Regarding the coaching staff, one athlete commented that “My coach is certainly well-intentioned but not the best…he’s certainly used some derogatory language about LGBT people and minorities…quite openly. I don’t think he thinks anything of it…nobody feels that they have the authority [to do something about it]…I’m not really sure how to fix that to be honest.” A SAGA member suggested that an increase in visibility could help. “I don’t know any queer male athletic coach, trainer, or administrator,” they said.

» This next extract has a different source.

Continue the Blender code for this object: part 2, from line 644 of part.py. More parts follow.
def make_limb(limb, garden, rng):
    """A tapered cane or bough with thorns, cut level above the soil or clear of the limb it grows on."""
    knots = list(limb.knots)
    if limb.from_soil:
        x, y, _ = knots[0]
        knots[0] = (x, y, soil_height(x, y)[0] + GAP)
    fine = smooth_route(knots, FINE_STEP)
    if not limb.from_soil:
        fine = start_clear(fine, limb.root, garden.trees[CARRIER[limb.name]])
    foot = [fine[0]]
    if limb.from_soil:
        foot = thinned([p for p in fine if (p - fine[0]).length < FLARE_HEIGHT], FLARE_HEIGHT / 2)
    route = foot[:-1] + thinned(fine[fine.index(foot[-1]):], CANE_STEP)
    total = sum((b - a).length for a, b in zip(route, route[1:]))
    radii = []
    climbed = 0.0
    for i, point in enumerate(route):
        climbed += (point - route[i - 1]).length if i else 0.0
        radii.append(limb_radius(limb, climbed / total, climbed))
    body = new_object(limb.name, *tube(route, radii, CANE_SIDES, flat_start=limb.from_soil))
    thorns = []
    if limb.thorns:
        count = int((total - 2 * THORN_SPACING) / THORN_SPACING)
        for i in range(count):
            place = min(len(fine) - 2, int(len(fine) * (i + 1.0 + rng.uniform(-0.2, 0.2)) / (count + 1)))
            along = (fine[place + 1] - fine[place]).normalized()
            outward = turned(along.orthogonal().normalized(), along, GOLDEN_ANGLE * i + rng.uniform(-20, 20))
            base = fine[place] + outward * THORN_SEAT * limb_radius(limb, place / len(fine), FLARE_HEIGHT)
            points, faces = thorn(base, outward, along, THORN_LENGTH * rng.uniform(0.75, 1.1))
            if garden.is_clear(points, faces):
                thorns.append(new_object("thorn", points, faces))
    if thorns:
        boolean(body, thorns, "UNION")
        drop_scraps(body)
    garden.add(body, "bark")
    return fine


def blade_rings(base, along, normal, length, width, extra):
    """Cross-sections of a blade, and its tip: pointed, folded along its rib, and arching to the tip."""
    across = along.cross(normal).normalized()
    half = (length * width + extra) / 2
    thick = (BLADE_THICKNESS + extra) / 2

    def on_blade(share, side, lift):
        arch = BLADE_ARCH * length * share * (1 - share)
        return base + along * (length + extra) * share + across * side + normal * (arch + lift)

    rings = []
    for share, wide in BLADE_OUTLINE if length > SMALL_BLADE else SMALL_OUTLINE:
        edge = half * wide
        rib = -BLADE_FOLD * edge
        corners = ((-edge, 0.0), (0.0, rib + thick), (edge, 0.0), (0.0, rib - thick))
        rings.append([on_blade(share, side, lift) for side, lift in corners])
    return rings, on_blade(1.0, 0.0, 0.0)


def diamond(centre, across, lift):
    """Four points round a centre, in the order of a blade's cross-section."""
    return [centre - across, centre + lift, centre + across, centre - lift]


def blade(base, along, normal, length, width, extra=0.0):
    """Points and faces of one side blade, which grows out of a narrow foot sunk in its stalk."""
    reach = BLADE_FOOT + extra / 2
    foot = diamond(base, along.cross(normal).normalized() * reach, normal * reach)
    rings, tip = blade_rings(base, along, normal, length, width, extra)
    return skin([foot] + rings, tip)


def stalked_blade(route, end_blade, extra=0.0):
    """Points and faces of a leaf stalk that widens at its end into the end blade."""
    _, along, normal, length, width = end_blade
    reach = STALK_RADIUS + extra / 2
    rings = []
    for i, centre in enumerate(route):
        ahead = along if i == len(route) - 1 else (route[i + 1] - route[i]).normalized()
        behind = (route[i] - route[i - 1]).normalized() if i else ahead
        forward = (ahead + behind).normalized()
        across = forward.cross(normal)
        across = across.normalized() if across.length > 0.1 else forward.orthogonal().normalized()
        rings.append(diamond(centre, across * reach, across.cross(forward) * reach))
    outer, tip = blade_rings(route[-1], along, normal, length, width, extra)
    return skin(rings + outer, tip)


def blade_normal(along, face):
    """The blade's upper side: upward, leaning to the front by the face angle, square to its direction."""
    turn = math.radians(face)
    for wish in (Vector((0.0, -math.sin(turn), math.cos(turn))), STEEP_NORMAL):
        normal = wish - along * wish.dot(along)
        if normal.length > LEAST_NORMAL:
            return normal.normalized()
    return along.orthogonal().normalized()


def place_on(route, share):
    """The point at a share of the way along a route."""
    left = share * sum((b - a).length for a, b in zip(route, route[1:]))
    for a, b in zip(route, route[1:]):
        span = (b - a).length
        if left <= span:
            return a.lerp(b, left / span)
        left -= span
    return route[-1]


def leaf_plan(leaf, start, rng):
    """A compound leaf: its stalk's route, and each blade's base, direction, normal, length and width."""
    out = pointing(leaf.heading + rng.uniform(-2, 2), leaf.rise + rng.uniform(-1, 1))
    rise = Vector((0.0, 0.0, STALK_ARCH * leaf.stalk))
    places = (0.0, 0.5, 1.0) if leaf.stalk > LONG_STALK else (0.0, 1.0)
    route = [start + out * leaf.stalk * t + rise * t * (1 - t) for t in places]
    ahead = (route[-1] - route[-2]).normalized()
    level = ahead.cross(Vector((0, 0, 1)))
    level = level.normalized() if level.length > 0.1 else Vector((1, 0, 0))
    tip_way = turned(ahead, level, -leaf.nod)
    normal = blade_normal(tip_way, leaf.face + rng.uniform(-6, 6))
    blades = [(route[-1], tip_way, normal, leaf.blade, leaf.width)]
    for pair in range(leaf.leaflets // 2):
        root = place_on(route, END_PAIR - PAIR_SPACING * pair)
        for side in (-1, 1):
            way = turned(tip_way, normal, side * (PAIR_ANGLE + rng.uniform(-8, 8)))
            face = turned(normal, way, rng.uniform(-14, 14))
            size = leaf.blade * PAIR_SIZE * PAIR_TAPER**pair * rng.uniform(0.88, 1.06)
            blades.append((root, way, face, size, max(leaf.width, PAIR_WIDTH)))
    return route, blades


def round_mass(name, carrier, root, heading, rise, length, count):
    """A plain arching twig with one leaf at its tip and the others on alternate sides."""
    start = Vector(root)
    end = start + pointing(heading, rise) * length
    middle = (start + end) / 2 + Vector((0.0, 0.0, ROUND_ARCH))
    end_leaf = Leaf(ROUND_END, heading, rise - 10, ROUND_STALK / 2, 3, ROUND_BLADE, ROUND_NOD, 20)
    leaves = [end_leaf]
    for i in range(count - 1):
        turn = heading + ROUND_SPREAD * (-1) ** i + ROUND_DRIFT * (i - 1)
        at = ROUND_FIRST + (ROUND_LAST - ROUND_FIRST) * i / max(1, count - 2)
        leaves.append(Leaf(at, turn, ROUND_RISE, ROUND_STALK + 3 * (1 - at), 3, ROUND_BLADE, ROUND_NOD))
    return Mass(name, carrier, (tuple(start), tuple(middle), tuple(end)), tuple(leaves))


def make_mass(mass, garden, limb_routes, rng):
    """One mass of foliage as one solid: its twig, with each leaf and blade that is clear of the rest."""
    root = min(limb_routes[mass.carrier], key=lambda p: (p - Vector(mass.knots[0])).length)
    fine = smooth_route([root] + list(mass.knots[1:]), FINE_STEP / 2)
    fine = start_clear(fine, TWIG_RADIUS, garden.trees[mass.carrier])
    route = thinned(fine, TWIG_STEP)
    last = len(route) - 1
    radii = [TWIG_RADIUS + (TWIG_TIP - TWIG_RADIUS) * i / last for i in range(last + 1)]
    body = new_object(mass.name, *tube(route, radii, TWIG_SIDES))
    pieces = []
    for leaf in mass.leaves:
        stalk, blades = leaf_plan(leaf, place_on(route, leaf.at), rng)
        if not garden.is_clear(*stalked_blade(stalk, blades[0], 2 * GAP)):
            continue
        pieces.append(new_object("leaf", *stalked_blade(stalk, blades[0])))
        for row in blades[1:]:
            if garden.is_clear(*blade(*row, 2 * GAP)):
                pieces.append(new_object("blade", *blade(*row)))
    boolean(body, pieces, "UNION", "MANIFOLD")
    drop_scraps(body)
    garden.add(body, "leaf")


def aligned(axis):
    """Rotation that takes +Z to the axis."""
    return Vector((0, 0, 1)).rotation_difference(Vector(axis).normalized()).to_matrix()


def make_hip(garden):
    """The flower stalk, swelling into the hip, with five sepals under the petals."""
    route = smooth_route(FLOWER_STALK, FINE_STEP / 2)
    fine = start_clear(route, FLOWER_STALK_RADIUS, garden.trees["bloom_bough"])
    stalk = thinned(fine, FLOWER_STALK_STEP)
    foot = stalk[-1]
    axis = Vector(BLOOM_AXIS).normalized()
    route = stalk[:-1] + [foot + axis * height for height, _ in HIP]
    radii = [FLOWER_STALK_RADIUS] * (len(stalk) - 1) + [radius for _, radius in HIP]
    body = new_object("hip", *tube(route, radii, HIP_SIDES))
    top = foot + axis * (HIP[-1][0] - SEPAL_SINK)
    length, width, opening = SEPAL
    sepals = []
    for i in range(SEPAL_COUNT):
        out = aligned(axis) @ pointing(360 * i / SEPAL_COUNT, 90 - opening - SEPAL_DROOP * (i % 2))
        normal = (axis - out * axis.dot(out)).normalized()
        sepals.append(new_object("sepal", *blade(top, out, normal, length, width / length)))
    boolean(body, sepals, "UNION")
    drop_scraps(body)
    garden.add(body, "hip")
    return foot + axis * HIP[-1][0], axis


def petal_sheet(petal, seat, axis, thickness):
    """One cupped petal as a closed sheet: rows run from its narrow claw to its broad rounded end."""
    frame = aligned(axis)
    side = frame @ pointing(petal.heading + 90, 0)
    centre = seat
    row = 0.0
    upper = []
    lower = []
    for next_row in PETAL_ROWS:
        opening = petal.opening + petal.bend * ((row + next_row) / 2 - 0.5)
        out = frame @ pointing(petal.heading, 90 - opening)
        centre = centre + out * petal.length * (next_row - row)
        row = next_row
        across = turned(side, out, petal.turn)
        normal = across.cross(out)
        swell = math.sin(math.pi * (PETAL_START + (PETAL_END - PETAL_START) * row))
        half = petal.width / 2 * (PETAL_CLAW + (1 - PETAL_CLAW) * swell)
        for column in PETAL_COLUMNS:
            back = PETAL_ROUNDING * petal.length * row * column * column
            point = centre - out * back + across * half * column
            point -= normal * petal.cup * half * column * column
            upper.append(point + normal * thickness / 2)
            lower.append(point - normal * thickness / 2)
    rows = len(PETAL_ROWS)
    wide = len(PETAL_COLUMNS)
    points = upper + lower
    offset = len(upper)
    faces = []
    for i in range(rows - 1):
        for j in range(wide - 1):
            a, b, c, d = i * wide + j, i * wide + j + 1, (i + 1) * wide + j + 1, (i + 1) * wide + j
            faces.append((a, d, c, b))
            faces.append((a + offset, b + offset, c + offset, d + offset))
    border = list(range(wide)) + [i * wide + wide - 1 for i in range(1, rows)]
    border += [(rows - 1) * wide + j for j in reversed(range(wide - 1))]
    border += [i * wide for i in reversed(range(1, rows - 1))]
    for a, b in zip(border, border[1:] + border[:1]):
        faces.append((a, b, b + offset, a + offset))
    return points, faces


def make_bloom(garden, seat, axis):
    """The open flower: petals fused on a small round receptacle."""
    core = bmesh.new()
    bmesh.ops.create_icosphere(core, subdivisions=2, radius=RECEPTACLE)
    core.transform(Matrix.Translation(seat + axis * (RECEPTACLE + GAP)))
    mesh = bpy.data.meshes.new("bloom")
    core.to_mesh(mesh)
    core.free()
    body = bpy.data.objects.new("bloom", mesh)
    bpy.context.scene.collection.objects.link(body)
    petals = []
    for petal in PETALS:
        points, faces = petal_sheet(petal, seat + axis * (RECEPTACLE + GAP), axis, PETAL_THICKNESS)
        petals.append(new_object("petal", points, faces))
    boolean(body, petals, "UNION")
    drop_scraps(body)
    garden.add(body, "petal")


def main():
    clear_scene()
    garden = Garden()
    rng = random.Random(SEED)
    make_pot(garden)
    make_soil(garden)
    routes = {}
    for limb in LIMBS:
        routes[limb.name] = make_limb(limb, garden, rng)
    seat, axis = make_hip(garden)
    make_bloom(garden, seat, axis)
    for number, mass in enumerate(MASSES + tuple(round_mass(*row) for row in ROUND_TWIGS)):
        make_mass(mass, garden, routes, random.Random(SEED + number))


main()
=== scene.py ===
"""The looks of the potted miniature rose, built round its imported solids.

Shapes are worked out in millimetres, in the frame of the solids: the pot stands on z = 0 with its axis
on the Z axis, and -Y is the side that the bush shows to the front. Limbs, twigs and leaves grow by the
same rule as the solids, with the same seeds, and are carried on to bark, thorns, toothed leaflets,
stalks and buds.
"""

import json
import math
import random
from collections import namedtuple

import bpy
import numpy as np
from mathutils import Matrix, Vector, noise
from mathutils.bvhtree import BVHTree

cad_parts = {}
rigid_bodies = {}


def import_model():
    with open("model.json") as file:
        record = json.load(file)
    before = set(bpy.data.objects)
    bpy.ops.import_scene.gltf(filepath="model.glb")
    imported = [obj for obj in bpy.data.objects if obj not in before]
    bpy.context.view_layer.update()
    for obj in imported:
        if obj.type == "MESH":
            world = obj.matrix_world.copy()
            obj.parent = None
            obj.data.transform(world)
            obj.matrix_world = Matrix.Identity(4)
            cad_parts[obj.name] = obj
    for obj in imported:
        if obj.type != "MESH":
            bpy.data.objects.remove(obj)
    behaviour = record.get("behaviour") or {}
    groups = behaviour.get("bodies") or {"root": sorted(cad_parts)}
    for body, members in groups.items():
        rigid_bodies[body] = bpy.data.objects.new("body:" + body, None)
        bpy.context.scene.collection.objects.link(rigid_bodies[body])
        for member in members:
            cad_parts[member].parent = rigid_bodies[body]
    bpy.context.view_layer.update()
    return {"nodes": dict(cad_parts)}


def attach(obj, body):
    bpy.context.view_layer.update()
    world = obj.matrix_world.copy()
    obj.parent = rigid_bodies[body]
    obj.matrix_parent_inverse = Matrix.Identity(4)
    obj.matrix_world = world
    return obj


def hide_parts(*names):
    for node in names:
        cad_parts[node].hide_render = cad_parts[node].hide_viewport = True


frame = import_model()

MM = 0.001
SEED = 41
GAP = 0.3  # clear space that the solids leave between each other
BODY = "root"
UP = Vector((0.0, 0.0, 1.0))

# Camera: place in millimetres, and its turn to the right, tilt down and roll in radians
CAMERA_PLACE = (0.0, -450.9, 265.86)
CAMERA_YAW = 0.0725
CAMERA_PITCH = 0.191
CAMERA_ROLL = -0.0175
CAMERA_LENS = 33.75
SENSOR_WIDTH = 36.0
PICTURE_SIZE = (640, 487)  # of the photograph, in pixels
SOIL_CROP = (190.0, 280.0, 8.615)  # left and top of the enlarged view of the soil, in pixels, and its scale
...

Other institutions of higher learning have been addressing queer inclusion in a variety of ways. On the student level, teams from schools such as Columbia University are making pledges with organizations like athleteally.org and youcanplayproject.org. Coaching staff, team members and captains, and administrators are following research-driven best practices laid out in Champions of Respect: Inclusion of LGBTQ Student-Athletes and Staff in NCAA Programs. It may be time for Haverford to build on its Athletics Department’s momentum on transgender student-athletes to make progress on widespread inclusion of LGBTQ athletes, particularly in male-dominated varsity spaces. Already triumphant among our peer-institutions in so many areas, Haverford athletes and coaches are faced with the opportunity to become leaders for LGBTQ inclusion in men’s NCAA sports as well. The rewards will be great: a wider audience of skilled athletes will be regarded as “cool” and likely to fit in with teams, and queer athletes will be able to compete with greater authenticity and community support.